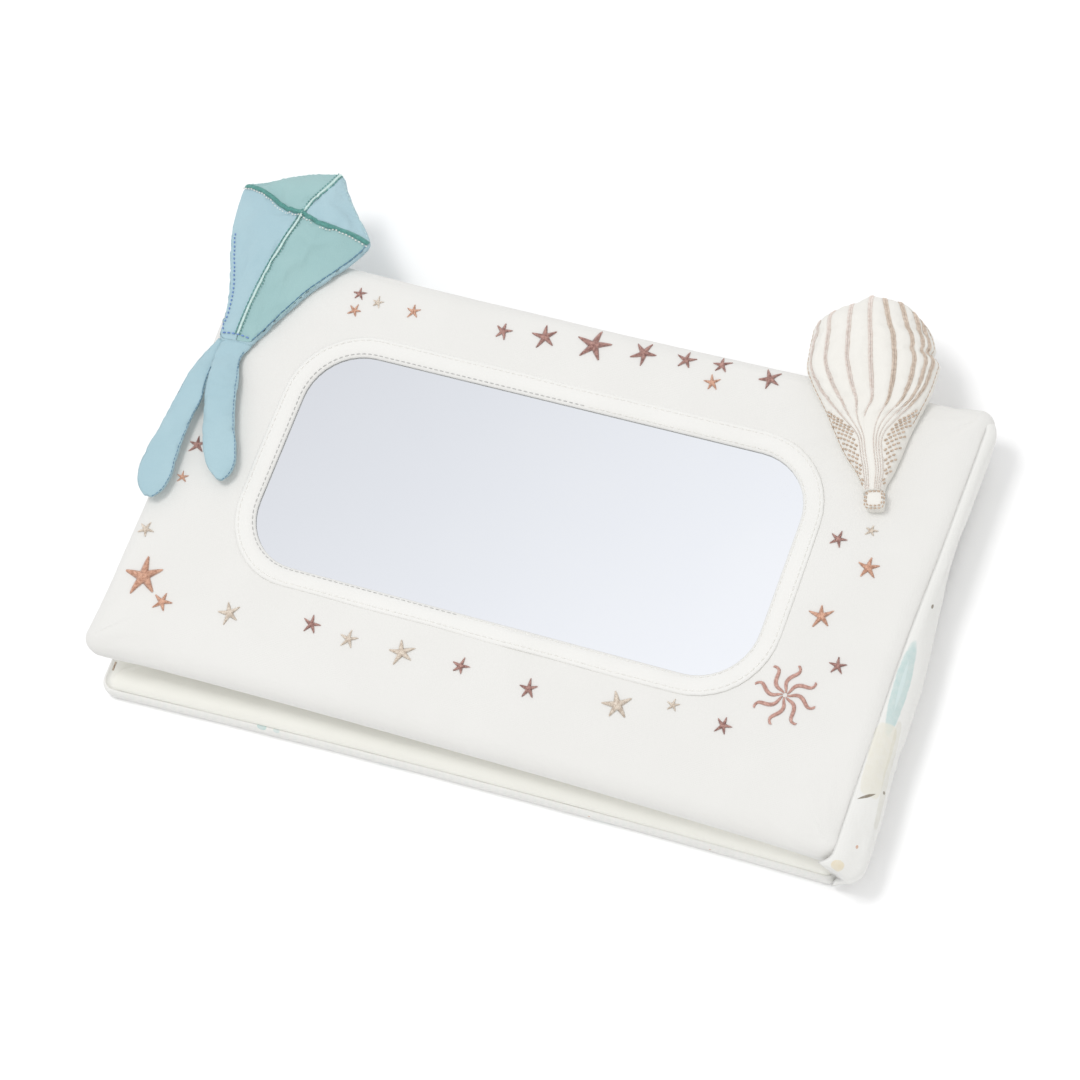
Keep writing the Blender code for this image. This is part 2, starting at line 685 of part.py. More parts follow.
def build_kite():
    """Four quarter panels over a stuffed body, a back with a side wall, and the corded cross."""
    corners, cross = kite_corners()
    radii = [KITE_CORNER_RADIUS / 2] + [KITE_CORNER_RADIUS] * 3 + [KITE_CORNER_RADIUS / 2]
    arc_steps, side_step = 2, 4
    outline = rounded_polygon(corners, radii, arc_steps, [side_step] * 5)
    stride = arc_steps + side_step
    right, tip, left = (stride * k + 1 for k in (1, 2, 3))
    waist = len(outline) - side_step // 2
    cord_ends = [outline[i] for i in (waist, right, tip, left)]

    def loop_at(ring, indices, drop=0.0, height=None):
        loop = []
        for i in indices:
            point = cross.lerp(outline[i % len(outline)], ring)
            level = height
            if height is None:
                level = kite_height(point, ring, cross, cord_ends) - drop
            loop.append(Vector((point.x, point.y, level)))
        return loop

    def shifted(loop, first, last):
        """Moves the two ends of a quarter's loop off the cords, by half a gap each."""
        for end, away in ((0, 1), (-1, -1)):
            run = (outline[(first if end == 0 else last) % len(outline)] - cross).normalized()
            loop[end] += Vector((-run.y, run.x, 0)) * (away * GAP)
        return loop

    quarters = (
        ("kite_quarter_lower_right", waist, len(outline) + right, GREEN),
        ("kite_quarter_upper_right", right, tip, BLUE),
        ("kite_quarter_upper_left", tip, left, GREEN),
        ("kite_quarter_lower_left", left, waist, BLUE),
    )
    for name, first, last, material in quarters:
        rays = range(first, last + 1)
        loops = [shifted(loop_at(ring, rays), first, last) for ring in KITE_RING_SHARES]
        mesh = surface(name, loops, closed=False)
        thicken(add_object(name, mesh, material, KITE), TOY_WALL)

    whole = range(len(outline))
    rim = -TOY_WALL - GAP
    tray = [
        loop_at(KITE_RING_SHARES[1], whole, height=-TOY_EDGE),
        loop_at(1.0, whole, height=rim - (TOY_EDGE + rim) / 2),
        loop_at(1.0, whole, height=rim),
    ]
    mesh = surface("kite_back", tray, cap_first=True)
    thicken(add_object("kite_back", mesh, BLUE, KITE), TOY_WALL)

    low = TOY_WALL + GAP - TOY_EDGE
    under = TOY_WALL + 3 * GAP
    filling = [loop_at(KITE_FILLING_SHARE, whole, height=low)]
    for ring in KITE_RING_SHARES[:-1]:
        filling.append(loop_at(ring * KITE_FILLING_SHARE, whole, drop=under))
    mesh = surface("kite_filling", filling, cap_first=True, cap_last=True)
    add_object("kite_filling", mesh, STUFFING, KITE)

    def cord_run(indices):
        points = []
        for i, rings in indices:
            for ring in rings:
                spot = loop_at(ring, [i])[0]
                points.append(spot + Vector((0, 0, KITE_CORD_RADIUS + GAP + KITE_CORD_LIFT)))
        return points

    inwards = KITE_RING_SHARES[1:-1]
    outwards = inwards[::-1]
    long_cord = tube("kite_cross_cord", cord_run(((tip, inwards), (waist, outwards))), KITE_CORD_RADIUS)
    cross_cord = tube("kite_cross_cutter", cord_run(((left, inwards), (right, outwards))), KITE_CORD_RADIUS)
    cord = mesh_of_curve(long_cord, CORD, KITE)
    other = mesh_of_curve(cross_cord, CORD, KITE, GUIDES)
    other.hide_render = True
    other.display_type = "WIRE"
    union = cord.modifiers.new("union", "BOOLEAN")
    union.operation = "UNION"
    union.object = other


def tube(name, points, radius):
    """A round cord along a list of points, with filled ends."""
    curve = bpy.data.curves.new(name, "CURVE")
    curve.dimensions = "3D"
    curve.bevel_depth = radius
    curve.bevel_resolution = 1
    curve.use_fill_caps = True
    spline = curve.splines.new("POLY")
    spline.points.add(len(points) - 1)
    for spot, point in zip(spline.points, points):
        spot.co = (*point, 1)
    body = bpy.data.objects.new(name, curve)
    PARTS.objects.link(body)
    return body


def mesh_of_curve(curve_object, material, parent, collection=None):
    """Makes a curve a mesh with its caps welded on, in place of the curve."""
    name = curve_object.name
    bpy.context.view_layer.update()
    evaluated = curve_object.evaluated_get(bpy.context.evaluated_depsgraph_get())
    mesh = bpy.data.meshes.new_from_object(evaluated)
    weld = bmesh.new()
    weld.from_mesh(mesh)
    bmesh.ops.remove_doubles(weld, verts=weld.verts, dist=GAP / 10)
    weld.to_mesh(mesh)
    weld.free()
    matrix = curve_object.matrix_world.copy()
    bpy.data.objects.remove(curve_object, do_unlink=True)
    body = bpy.data.objects.new(name, mesh)
    body.matrix_world = matrix
    (collection or PARTS).objects.link(body)
    body.parent = parent
    mesh.materials.clear()
    mesh.materials.append(material)
    return body


def build_tail(name, length, stations, parent):
    """A stuffed tail: flat oval sections that run towards -Y and rise off the panel from the waist."""
    loops = []
    for along, centre, width in stations:
        lift = math.sin(math.radians(90) * min(1.0, along / TAIL_LIFT_SHARE)) ** 2
        thickness = TOY_EDGE - GAP + (TAIL_THICKNESS - TOY_EDGE) * lift
        slim = min(1.0, TAIL_SLIM_SHARE + (1 - TAIL_SLIM_SHARE) * width)
        middle = TAIL_RISE * lift - TOY_EDGE / 2
        loop = []
        for i in range(TAIL_SIDES):
            angle = math.radians(360) * i / TAIL_SIDES
            x = TAIL_WIDTH * (centre + width / 2 * math.cos(angle))
            z = middle + thickness / 2 * slim * math.sin(angle)
            loop.append(Vector((x, -length * along, z)))
        loops.append(loop)
    mesh = surface(name, loops, cap_first=True, cap_last=True)
    add_object(name, mesh, BLUE, parent)


def balloon_row(along):
    """Half width and envelope share at a place along the balloon, read between the hand-chosen rows."""
    rows = BALLOON_SHARES
    for low, high in zip(rows, rows[1:]):
        if along <= high[0]:
            mix = (along - low[0]) / (high[0] - low[0])
            return [a + (b - a) * mix for a, b in zip(low[1:], high[1:])]
    return list(rows[-1][1:])


def balloon_point(along, share, lobe=0.0):
    """A point of the balloon's face: share runs from -1 to 1 over the full width."""
    half_share, _ = balloon_row(along)
    half = BALLOON_WIDTH / 2 * half_share
    crown = BALLOON_CROWN * half_share**0.8
    x = half * share - BALLOON_BEND * along**2
    z = crown * max(0.0, 1 - share**2) ** PUFF_SHARE + lobe * half_share
    return Vector((x, BALLOON_LENGTH * along, z))


def balloon_out(along, share, distance):
    """A point over the balloon's face, at a distance along the face's normal."""
    step = SLOPE_STEP_SHARE / 2
    sideways = balloon_point(along, share + step) - balloon_point(along, share - step)
    ahead = balloon_point(along + step, share) - balloon_point(along - step, share)
    return balloon_point(along, share) + sideways.cross(ahead).normalized() * distance


def rib_share(number):
    """The place of a rib over the envelope, evenly spread about its middle."""
    return RIB_REACH_SHARE * (2 * number / (BALLOON_RIBS - 1) - 1)


def build_balloon():
    """A lobed face, a back with a side wall, stuffing, corded ribs, two nets and the basket."""
    alongs = [row[0] for row in BALLOON_SHARES]
    half_lobe = (rib_share(1) - rib_share(0)) / 2
    columns = []
    for number in range(BALLOON_RIBS):
        columns.append((rib_share(number), 0.0))
        if number < BALLOON_RIBS - 1:
            columns.append((rib_share(number) + half_lobe, 1.0))
    loops = []
    for along in alongs:
        _, envelope = balloon_row(along)
        fade = max(0.0, min(1.0, (envelope - 0.35) / 0.4))
        side = (1 + envelope) / 2
        row = [balloon_point(along, -1.0), balloon_point(along, -side)]
        for share, lobe in columns:
            row.append(balloon_point(along, share * envelope, BALLOON_LOBE * lobe * fade))
        row += [balloon_point(along, side), balloon_point(along, 1.0)]
        loops.append(row)
    mesh = surface("balloon_front", loops, closed=False)
    thicken(add_object("balloon_front", mesh, CREAM, BALLOON), TOY_WALL)

    outline = [balloon_point(along, 1.0) for along in alongs]
    outline += [balloon_point(along, -1.0) for along in alongs[::-1]]
    centre = balloon_point(BALLOON_CENTRE_SHARE, 0.0)

    def loop_at(ring, height, centred=centre):
        return [
            Vector((*centred.xy.lerp(point.xy, ring), height)) for point in outline
        ]

    rim = -TOY_WALL - GAP
    tray = [
        loop_at(BALLOON_FOOT_SHARE, -TOY_EDGE),
        loop_at(1.0, rim - (TOY_EDGE + rim) / 2),
        loop_at(1.0, rim),
    ]
    mesh = surface("balloon_back", tray, cap_first=True)
    thicken(add_object("balloon_back", mesh, CREAM, BALLOON), TOY_WALL)

    widest = BALLOON_FILLING_SHARES[0]
    filling = [loop_at(widest, TOY_WALL + GAP - TOY_EDGE), loop_at(widest, 0.0)]
    for ring in BALLOON_FILLING_SHARES[1:]:
        level = BALLOON_CROWN * (1 - ring**2) ** 1.2 - TOY_WALL - 4 * GAP
        filling.append(loop_at(ring, level * (1 - ring / 2)))
    mesh = surface("balloon_filling", filling, cap_first=True, cap_last=True)
    add_object("balloon_filling", mesh, STUFFING, BALLOON)

    stand_off = BALLOON_RIB_RADIUS + 2 * GAP
    for number in range(BALLOON_RIBS):
        first, last = MIDDLE_RIB_SHARES if number == BALLOON_RIBS // 2 else RIB_SHARES
        spots = [along for along in alongs if first <= along < last]
        points = []
        for along in spots:
            _, envelope = balloon_row(along)
            points.append(balloon_out(along, rib_share(number) * envelope, stand_off))
        rib = tube(f"balloon_rib_{number + 1}", points, BALLOON_RIB_RADIUS)
        mesh_of_curve(rib, TAN, BALLOON)

    for side, sign in (("left", -1), ("right", 1)):
        rows = []
        for along in [along for along in alongs if NET_SHARES[0] < along < NET_SHARES[1]]:
            _, envelope = balloon_row(along)
            shares = [envelope + (1 - envelope) * step for step in NET_ACROSS_SHARES]
            row = [balloon_out(along, sign * share, 2 * GAP) for share in shares]
            rows.append(row if sign > 0 else row[::-1])
        mesh = surface(f"balloon_net_{side}", rows, closed=False)
        thicken(add_object(f"balloon_net_{side}", mesh, TAN, BALLOON), NET_WALL, 1.0)

    block = bmesh.new()
    bmesh.ops.create_cube(block, size=1.0)
    low, high = -TOY_EDGE, BASKET_RISE
    size = Vector((BASKET_WIDTH, BASKET_LENGTH, high - low))
    for corner in block.verts:
        corner.co = Vector((a * b for a, b in zip(corner.co, size)))
        corner.co += Vector((0, BASKET_LENGTH / 2, (low + high) / 2))
    mesh = bpy.data.meshes.new("balloon_basket")
    block.to_mesh(mesh)
    block.free()
    basket = add_object("balloon_basket", mesh, TAN, BALLOON)
    bevel = basket.modifiers.new("edges", "BEVEL")
    bevel.width = BASKET_BEVEL
    bevel.segments = 2


clear_scene()
PARTS = new_collection("folding_baby_mirror")
GUIDES = new_collection("cutters")

LINEN = finish("off_white_linen", (0.83, 0.81, 0.76), 0.9)
PRINT = finish("printed_cotton", (0.80, 0.79, 0.72), 0.9)
FOAM = finish("foam", (0.85, 0.84, 0.80), 0.95)
BOARD = finish("stiffening_board", (0.55, 0.45, 0.33), 0.8)
MIRROR = finish("acrylic_mirror", (0.86, 0.88, 0.92), 0.04, 1.0)
GREEN = finish("kite_green", (0.22, 0.45, 0.43), 0.85)
BLUE = finish("kite_blue", (0.25, 0.46, 0.58), 0.85)
CORD = finish("satin_cord", (0.08, 0.25, 0.26), 0.5)
STUFFING = finish("stuffing", (0.88, 0.88, 0.86), 0.95)
CREAM = finish("cream_cotton", (0.78, 0.73, 0.62), 0.9)
TAN = finish("tan_thread", (0.45, 0.29, 0.19), 0.6)
THREADS = {
    "rose": finish("rose_thread", (0.30, 0.14, 0.11), 0.5),
    "copper": finish("copper_thread", (0.58, 0.26, 0.14), 0.5),
    "sand": finish("sand_thread", (0.62, 0.50, 0.36), 0.5),
}

SPINE = empty_at("lower_fold", Matrix.Translation(LOWER_FOLD))
MIRROR_TURN = Matrix.Rotation(MIRROR_YAW, 4, "Z") @ Matrix.Rotation(MIRROR_TILT, 4, "Y")
MIRROR_PANEL = empty_at("upper_fold", Matrix.Translation(UPPER_FOLD - LOWER_FOLD) @ MIRROR_TURN, SPINE)
WAIST = Matrix.Translation(KITE_WAIST_PLACE - UPPER_FOLD_IN_PANEL)
KITE = empty_at("kite_seam", WAIST, MIRROR_PANEL)
TAIL_LEFT = empty_at("tail_left_seam", WAIST, MIRROR_PANEL)
TAIL_RIGHT = empty_at("tail_right_seam", WAIST, MIRROR_PANEL)
BALLOON = empty_at(
    "balloon_seam",
    Matrix.Translation(BALLOON_PLACE - UPPER_FOLD_IN_PANEL) @ Matrix.Rotation(BALLOON_LEAN, 4, "Z"),
    MIRROR_PANEL,
)

build_base()
build_spine()
build_mirror_panel()
build_stars()
build_sun()
build_kite()
build_tail("kite_tail_left", TAIL_LEFT_LENGTH, TAIL_LEFT_SHARES, TAIL_LEFT)
build_tail("kite_tail_right", TAIL_RIGHT_LENGTH, TAIL_RIGHT_SHARES, TAIL_RIGHT)
build_balloon()
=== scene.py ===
# %% [markdown]
# # A folding baby mirror, sewn like a small book
# The real object is two padded fabric panels joined by a spine. The upper panel holds a mirror behind
# a sewn binding, embroidered stars and a sun, and a stuffed kite and a stuffed balloon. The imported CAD
# model gives each piece its place. Each step below dresses one piece with the shape and finish that
# sewing gives it.

import math

import bpy
import numpy as np
from mathutils import Matrix, Vector
from mathutils.bvhtree import BVHTree


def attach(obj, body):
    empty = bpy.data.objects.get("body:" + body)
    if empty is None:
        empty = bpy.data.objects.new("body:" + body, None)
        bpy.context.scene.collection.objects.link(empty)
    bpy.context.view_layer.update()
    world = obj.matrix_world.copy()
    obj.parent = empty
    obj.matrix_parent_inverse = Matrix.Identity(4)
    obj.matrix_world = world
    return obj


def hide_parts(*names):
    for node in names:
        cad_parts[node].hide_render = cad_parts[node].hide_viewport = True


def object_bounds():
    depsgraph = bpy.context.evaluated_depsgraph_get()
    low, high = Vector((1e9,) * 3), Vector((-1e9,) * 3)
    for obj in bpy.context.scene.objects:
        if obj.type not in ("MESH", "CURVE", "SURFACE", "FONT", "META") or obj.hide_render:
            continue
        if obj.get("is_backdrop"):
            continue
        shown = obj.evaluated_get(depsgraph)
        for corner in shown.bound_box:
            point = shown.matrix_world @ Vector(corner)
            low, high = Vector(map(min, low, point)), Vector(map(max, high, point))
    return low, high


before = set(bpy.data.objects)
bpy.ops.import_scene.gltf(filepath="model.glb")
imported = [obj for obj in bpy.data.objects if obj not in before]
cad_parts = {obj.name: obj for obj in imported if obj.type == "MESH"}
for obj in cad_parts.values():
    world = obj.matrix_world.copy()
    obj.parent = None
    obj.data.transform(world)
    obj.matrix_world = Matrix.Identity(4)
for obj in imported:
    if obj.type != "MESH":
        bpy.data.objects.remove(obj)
CAD_BOX = [list(corner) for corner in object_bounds()]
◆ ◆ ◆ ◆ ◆
To be done:
Extract exactly the run of lines beginning at the line with "build_base()" and ending at the line with "depsgraph = bpy.context.evaluated_depsgraph_get()", including both ends and nothing beyond them.

Response to this exercise:
build_base()
build_spine()
build_mirror_panel()
build_stars()
build_sun()
build_kite()
build_tail("kite_tail_left", TAIL_LEFT_LENGTH, TAIL_LEFT_SHARES, TAIL_LEFT)
build_tail("kite_tail_right", TAIL_RIGHT_LENGTH, TAIL_RIGHT_SHARES, TAIL_RIGHT)
build_balloon()
=== scene.py ===
# %% [markdown]
# # A folding baby mirror, sewn like a small book
# The real object is two padded fabric panels joined by a spine. The upper panel holds a mirror behind
# a sewn binding, embroidered stars and a sun, and a stuffed kite and a stuffed balloon. The imported CAD
# model gives each piece its place. Each step below dresses one piece with the shape and finish that
# sewing gives it.

import math

import bpy
import numpy as np
from mathutils import Matrix, Vector
from mathutils.bvhtree import BVHTree


def attach(obj, body):
    empty = bpy.data.objects.get("body:" + body)
    if empty is None:
        empty = bpy.data.objects.new("body:" + body, None)
        bpy.context.scene.collection.objects.link(empty)
    bpy.context.view_layer.update()
    world = obj.matrix_world.copy()
    obj.parent = empty
    obj.matrix_parent_inverse = Matrix.Identity(4)
    obj.matrix_world = world
    return obj


def hide_parts(*names):
    for node in names:
        cad_parts[node].hide_render = cad_parts[node].hide_viewport = True


def object_bounds():
    depsgraph = bpy.context.evaluated_depsgraph_get()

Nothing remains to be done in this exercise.